— BEGIN —

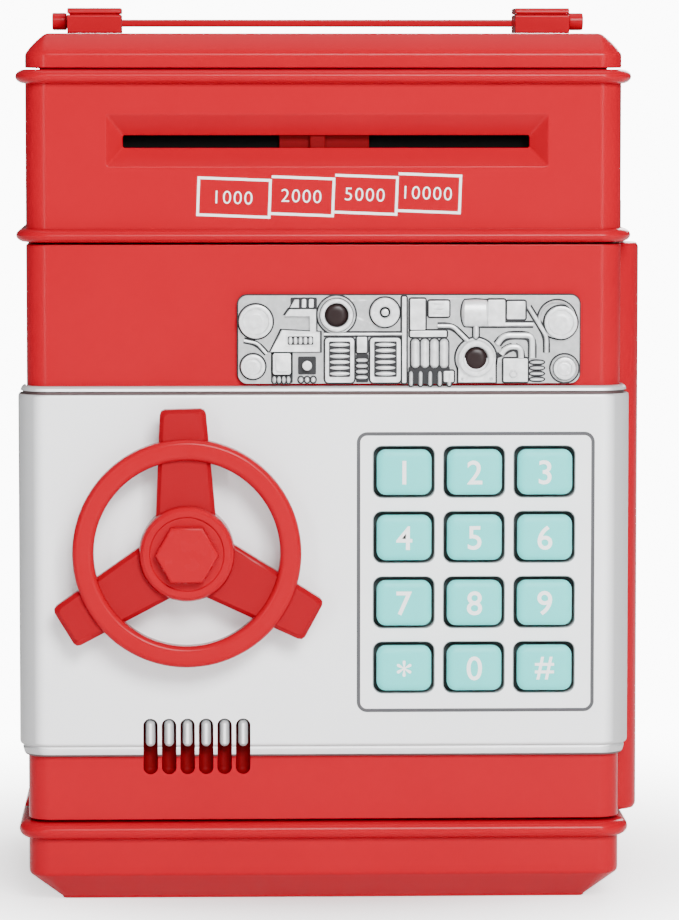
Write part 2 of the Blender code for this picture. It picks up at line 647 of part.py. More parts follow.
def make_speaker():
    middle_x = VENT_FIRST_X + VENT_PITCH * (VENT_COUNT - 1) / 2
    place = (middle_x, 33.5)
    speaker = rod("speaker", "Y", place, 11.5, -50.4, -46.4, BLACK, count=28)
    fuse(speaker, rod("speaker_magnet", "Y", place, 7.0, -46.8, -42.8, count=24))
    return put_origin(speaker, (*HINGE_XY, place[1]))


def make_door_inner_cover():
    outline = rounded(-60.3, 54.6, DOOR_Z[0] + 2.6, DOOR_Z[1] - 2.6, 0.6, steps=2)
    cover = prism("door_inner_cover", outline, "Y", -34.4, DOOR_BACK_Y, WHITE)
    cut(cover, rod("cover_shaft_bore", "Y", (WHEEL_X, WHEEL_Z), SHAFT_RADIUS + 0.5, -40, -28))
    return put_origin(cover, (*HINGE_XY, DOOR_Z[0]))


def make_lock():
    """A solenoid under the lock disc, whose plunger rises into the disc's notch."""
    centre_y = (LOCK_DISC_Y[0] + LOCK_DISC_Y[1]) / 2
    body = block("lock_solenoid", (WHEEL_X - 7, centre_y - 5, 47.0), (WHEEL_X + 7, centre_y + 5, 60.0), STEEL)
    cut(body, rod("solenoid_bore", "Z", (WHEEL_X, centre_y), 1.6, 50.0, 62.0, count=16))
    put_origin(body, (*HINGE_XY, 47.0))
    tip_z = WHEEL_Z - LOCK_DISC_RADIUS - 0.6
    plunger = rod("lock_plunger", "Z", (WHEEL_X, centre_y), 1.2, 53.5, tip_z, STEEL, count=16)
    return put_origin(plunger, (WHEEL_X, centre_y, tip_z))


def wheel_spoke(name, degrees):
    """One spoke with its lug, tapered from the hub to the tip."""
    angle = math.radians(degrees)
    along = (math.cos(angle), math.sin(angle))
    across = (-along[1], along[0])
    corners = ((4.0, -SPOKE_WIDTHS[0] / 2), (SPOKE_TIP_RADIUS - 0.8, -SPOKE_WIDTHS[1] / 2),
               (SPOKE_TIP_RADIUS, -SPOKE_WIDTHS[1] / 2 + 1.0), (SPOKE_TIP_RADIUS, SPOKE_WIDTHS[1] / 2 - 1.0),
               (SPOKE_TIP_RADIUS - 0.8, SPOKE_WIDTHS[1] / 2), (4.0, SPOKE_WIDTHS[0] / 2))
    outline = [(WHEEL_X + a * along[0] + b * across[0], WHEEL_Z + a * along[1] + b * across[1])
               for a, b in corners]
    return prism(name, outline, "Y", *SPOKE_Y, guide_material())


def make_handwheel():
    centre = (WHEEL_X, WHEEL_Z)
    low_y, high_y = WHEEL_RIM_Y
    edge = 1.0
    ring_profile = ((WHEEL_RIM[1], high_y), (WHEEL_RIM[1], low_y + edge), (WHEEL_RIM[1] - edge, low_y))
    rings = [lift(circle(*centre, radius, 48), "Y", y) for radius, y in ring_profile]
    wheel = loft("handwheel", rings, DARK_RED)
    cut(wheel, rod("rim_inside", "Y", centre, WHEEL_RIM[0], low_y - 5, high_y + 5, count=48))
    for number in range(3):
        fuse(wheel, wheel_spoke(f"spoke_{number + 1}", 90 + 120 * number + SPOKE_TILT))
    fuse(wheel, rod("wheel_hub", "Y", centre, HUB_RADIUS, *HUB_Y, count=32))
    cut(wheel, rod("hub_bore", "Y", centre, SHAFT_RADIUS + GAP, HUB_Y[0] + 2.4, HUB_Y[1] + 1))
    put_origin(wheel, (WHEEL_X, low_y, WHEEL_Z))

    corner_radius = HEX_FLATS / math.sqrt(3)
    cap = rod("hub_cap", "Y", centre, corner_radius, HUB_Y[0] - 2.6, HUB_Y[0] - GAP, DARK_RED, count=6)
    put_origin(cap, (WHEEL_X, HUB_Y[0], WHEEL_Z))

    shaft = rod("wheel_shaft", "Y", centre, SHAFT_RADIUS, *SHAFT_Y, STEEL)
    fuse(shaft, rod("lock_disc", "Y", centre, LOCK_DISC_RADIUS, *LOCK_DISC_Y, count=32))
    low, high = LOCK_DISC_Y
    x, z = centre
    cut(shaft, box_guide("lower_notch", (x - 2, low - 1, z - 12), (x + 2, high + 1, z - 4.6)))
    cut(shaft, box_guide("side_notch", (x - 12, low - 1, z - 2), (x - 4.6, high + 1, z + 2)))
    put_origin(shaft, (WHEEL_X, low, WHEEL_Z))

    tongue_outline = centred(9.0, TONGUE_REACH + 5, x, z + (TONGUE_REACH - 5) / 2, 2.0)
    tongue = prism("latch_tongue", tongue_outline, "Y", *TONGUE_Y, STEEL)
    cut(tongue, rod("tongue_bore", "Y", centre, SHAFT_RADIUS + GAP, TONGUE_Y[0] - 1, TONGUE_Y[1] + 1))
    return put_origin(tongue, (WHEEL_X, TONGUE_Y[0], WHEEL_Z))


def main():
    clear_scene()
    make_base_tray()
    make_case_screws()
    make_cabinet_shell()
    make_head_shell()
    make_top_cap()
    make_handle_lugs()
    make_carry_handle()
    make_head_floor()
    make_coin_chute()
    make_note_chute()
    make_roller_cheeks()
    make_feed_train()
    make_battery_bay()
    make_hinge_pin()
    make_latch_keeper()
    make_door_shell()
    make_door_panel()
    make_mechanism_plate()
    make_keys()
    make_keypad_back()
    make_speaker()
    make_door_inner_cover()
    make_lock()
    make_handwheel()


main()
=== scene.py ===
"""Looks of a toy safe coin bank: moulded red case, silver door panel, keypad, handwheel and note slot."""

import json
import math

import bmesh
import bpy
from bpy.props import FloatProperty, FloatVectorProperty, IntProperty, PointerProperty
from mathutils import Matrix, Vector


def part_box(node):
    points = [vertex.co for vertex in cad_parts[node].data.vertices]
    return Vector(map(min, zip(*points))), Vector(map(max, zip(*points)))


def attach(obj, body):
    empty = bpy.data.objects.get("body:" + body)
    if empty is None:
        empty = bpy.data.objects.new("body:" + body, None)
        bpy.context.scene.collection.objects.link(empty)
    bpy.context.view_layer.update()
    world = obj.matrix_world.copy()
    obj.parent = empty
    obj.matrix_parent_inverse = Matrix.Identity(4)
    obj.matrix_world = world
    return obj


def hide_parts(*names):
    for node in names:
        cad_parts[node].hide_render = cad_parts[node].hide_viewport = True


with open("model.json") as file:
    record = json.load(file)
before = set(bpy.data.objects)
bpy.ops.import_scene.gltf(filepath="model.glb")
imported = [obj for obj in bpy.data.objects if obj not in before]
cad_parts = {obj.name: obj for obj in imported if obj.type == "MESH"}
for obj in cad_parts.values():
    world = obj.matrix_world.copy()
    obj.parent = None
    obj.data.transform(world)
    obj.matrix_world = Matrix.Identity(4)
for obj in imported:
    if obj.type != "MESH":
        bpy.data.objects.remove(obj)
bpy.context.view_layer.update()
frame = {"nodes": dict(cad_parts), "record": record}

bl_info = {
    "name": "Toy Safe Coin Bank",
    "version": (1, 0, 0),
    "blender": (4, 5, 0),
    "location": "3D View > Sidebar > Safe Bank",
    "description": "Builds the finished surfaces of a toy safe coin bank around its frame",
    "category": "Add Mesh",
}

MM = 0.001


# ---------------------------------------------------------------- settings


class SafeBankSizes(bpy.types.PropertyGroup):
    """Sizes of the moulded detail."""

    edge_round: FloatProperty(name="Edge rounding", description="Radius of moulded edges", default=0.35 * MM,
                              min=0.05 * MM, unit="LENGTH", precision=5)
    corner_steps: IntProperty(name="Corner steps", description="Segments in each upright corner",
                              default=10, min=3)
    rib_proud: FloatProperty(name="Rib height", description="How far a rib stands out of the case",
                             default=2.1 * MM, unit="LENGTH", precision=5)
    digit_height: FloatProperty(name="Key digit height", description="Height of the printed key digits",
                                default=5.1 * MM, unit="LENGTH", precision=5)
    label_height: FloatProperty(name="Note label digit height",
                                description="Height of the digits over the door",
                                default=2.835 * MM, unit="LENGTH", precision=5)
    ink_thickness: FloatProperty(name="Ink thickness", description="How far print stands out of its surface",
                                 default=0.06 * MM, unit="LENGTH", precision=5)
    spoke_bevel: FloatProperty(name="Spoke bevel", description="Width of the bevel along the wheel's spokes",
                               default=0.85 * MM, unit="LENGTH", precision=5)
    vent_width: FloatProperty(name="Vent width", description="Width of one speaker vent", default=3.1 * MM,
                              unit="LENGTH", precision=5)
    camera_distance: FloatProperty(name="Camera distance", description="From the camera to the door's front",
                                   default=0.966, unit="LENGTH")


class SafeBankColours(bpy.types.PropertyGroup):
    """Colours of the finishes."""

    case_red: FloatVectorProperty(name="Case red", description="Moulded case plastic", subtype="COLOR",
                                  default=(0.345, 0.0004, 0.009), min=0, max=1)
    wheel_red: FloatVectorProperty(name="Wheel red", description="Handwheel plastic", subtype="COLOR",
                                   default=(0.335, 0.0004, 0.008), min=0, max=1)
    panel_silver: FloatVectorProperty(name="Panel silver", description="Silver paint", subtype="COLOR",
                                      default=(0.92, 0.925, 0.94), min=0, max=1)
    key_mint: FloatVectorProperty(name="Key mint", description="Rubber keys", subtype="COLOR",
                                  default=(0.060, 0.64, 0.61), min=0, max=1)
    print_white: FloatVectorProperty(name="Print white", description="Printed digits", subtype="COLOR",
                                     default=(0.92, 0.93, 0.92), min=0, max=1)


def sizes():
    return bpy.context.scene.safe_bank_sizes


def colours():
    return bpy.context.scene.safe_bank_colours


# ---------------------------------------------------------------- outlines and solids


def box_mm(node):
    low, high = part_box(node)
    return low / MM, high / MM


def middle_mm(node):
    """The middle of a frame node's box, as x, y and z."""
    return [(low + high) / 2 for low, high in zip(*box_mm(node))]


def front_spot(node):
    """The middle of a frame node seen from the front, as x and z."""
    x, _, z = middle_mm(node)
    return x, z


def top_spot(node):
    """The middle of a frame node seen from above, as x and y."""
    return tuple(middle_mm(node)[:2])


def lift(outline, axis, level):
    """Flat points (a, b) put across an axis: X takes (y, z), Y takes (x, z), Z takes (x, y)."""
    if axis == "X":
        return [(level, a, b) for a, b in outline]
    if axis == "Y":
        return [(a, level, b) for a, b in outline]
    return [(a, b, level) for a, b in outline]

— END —

» Exercise prompt
The first line to be transcribed is the one containing "make_note_chute()", and the last is the one containing "cad_parts[node].hide_render = cad_parts[node].hide_viewport". Transcribe exactly those lines and nothing else.

» Full output
    make_note_chute()
    make_roller_cheeks()
    make_feed_train()
    make_battery_bay()
    make_hinge_pin()
    make_latch_keeper()
    make_door_shell()
    make_door_panel()
    make_mechanism_plate()
    make_keys()
    make_keypad_back()
    make_speaker()
    make_door_inner_cover()
    make_lock()
    make_handwheel()


main()
=== scene.py ===
"""Looks of a toy safe coin bank: moulded red case, silver door panel, keypad, handwheel and note slot."""

import json
import math

import bmesh
import bpy
from bpy.props import FloatProperty, FloatVectorProperty, IntProperty, PointerProperty
from mathutils import Matrix, Vector


def part_box(node):
    points = [vertex.co for vertex in cad_parts[node].data.vertices]
    return Vector(map(min, zip(*points))), Vector(map(max, zip(*points)))


def attach(obj, body):
    empty = bpy.data.objects.get("body:" + body)
    if empty is None:
        empty = bpy.data.objects.new("body:" + body, None)
        bpy.context.scene.collection.objects.link(empty)
    bpy.context.view_layer.update()
    world = obj.matrix_world.copy()
    obj.parent = empty
    obj.matrix_parent_inverse = Matrix.Identity(4)
    obj.matrix_world = world
    return obj


def hide_parts(*names):
    for node in names:
        cad_parts[node].hide_render = cad_parts[node].hide_viewport = True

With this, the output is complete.